What to produce: Reproduce exactly the opening lines of the listing, stopping after the line that contains "return border_height(step) - distance" and including it.

Collected data:

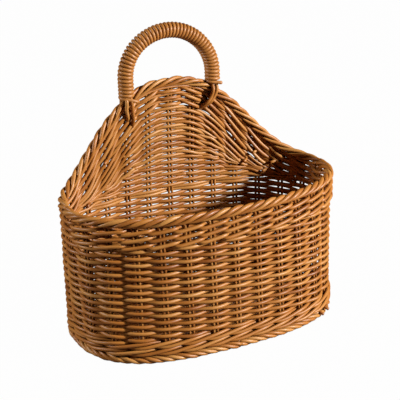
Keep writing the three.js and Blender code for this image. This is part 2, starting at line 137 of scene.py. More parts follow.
def wall(step, height, outward=0.0):
    """Points on the wall, or beside it by an outward distance, and the outward directions there."""
    step, height, outward = np.broadcast_arrays(
        np.asarray(step, float), np.asarray(height, float), np.asarray(outward, float))
    near = 0.12
    x, y = plan_point(step, height)
    ahead_x, ahead_y = plan_point(step + near, height)
    behind_x, behind_y = plan_point(step - near, height)
    out = np.stack([ahead_y - behind_y, behind_x - ahead_x, np.zeros_like(x)], axis=-1)
    out /= np.linalg.norm(out, axis=-1, keepdims=True)
    return np.stack([x, y, height], axis=-1) + out * outward[..., None], out


def smooth_step(value):
    value = np.clip(value, 0, 1)
    return value * value * (3 - 2 * value)


def round_step(step):
    return np.mod(step, STAKES)


def back_share(step):
    """0 round the front, 1 round the back, and between them in a short stretch beside the side stakes."""
    stretch = 1.2
    from_back = np.abs(round_step(step) - BACK_STAKE)
    return smooth_step((SIDE_STAKE + stretch / 2 - from_back) / stretch)


def hump(x):
    share = np.minimum(np.abs(x) / HUMP_HALF_WIDTH, 1)
    return HUMP_RISE * (1 + np.cos(math.pi * share ** HUMP_FULLNESS)) / 2


def border_height(step):
    step = np.asarray(step, float)
    is_back = np.abs(round_step(step) - BACK_STAKE) < SIDE_STAKE
    x, _ = plan_point(step, np.full_like(step, RIM_BORDER))
    return RIM_BORDER + np.where(is_back, hump(x), 0)


def border_slope(step):
    near = 0.08
    return (border_height(step + near) - border_height(step - near)) / (2 * near * BAY)


def below_border(step, distance):
    """The height that is a distance below the border, measured square to its slope."""
    return border_height(step) - distance * np.sqrt(1 + border_slope(step) ** 2)


def wander(count, amount, knots_apart):
    """A slow random drift along a strand."""
    knots = max(int(count / knots_apart) + 3, 4)
    at = np.linspace(0, knots - 1, count)
    low = np.floor(at).astype(int)
    share = smooth_step(at - low)
    values = RANDOM.normal(0, 1, knots + 1)
    return amount * (values[low] * (1 - share) + values[np.minimum(low + 1, knots)] * share)


def saw(phase):
    """Straight rises and falls between 1 at even phases and -1 at odd ones."""
    bend = 0.98
    return np.arcsin(bend * np.cos(math.pi * phase)) / math.asin(bend)


def over_under(step, steepness=1.45):
    """1 in front of even stakes, -1 behind odd ones, flat across a stake and straight between them."""
    softness = 6
    reach = 1.03
    slope = steepness * saw(step)
    return slope / (1 + np.abs(slope) ** softness) ** (1 / softness) * reach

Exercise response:
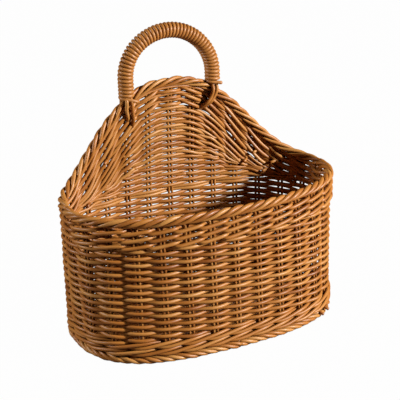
Keep writing the three.js and Blender code for this image. This is part 2, starting at line 137 of scene.py. More parts follow.
def wall(step, height, outward=0.0):
    """Points on the wall, or beside it by an outward distance, and the outward directions there."""
    step, height, outward = np.broadcast_arrays(
        np.asarray(step, float), np.asarray(height, float), np.asarray(outward, float))
    near = 0.12
    x, y = plan_point(step, height)
    ahead_x, ahead_y = plan_point(step + near, height)
    behind_x, behind_y = plan_point(step - near, height)
    out = np.stack([ahead_y - behind_y, behind_x - ahead_x, np.zeros_like(x)], axis=-1)
    out /= np.linalg.norm(out, axis=-1, keepdims=True)
    return np.stack([x, y, height], axis=-1) + out * outward[..., None], out


def smooth_step(value):
    value = np.clip(value, 0, 1)
    return value * value * (3 - 2 * value)


def round_step(step):
    return np.mod(step, STAKES)


def back_share(step):
    """0 round the front, 1 round the back, and between them in a short stretch beside the side stakes."""
    stretch = 1.2
    from_back = np.abs(round_step(step) - BACK_STAKE)
    return smooth_step((SIDE_STAKE + stretch / 2 - from_back) / stretch)


def hump(x):
    share = np.minimum(np.abs(x) / HUMP_HALF_WIDTH, 1)
    return HUMP_RISE * (1 + np.cos(math.pi * share ** HUMP_FULLNESS)) / 2


def border_height(step):
    step = np.asarray(step, float)
    is_back = np.abs(round_step(step) - BACK_STAKE) < SIDE_STAKE
    x, _ = plan_point(step, np.full_like(step, RIM_BORDER))
    return RIM_BORDER + np.where(is_back, hump(x), 0)


def border_slope(step):
    near = 0.08
    return (border_height(step + near) - border_height(step - near)) / (2 * near * BAY)


def below_border(step, distance):
    """The height that is a distance below the border, measured square to its slope."""
    return border_height(step) - distance * np.sqrt(1 + border_slope(step) ** 2)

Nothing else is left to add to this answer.